Here is the GCC listing for MyFunction3:

 	.align 8
 LC9:
 	.long	0
 	.long	1073741824
 	.align 8
 LC10:
 	.long	0
 	.long	1074266112
 .globl @MyFunction3@20
 	.def	@MyFunction3@20;	.scl	2;	.type	32;	.endef
 @MyFunction3@20:
 	pushl	%ebp
 	movl	%esp, %ebp
 	subl	$16, %esp
 	fldl	8(%ebp)
 	fstpl	-8(%ebp)
 	fldl	16(%ebp)
 	fstpl	-16(%ebp)
 	fldl	-8(%ebp)
 	fld1
 	faddp	%st, %st(1)
 	fldl	-16(%ebp)
 	fldl	LC9
 	faddp	%st, %st(1)
 	fmulp	%st, %st(1)
 	flds	24(%ebp)
 	fldl	LC10
 	faddp	%st, %st(1)
 	fmulp	%st, %st(1)
 	leave
 	ret	$20

Here we can also see, after all the opening nonsense, that [ebp - 8] (originally [ebp + 8]) is value x, and that [ebp - 24] (originally [ebp - 24]) is value z. These parameters are therefore passed right-to-left. Also, we can deduce from the final fmulp instruction that the result is passed in ST0. Again, the STDCALL function cleans its own stack, as we would expect.

Conclusions

Floating point values are passed as parameters on the stack, and are passed on the FPU stack as results.

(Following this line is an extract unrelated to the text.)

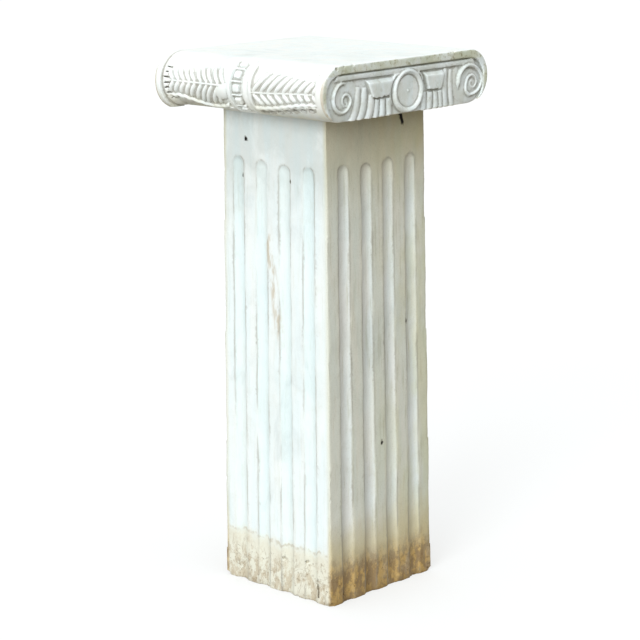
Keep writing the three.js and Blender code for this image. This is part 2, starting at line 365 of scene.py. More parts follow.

Floating point values do not get put into the general-purpose integer registers (eax, ebx, etc...), so FASTCALL functions that only have floating point parameters collapse into STDCALL functions instead. double values are 8-bytes wide, and therefore will take up 8-bytes on the stack. float values however, are only 4-bytes wide.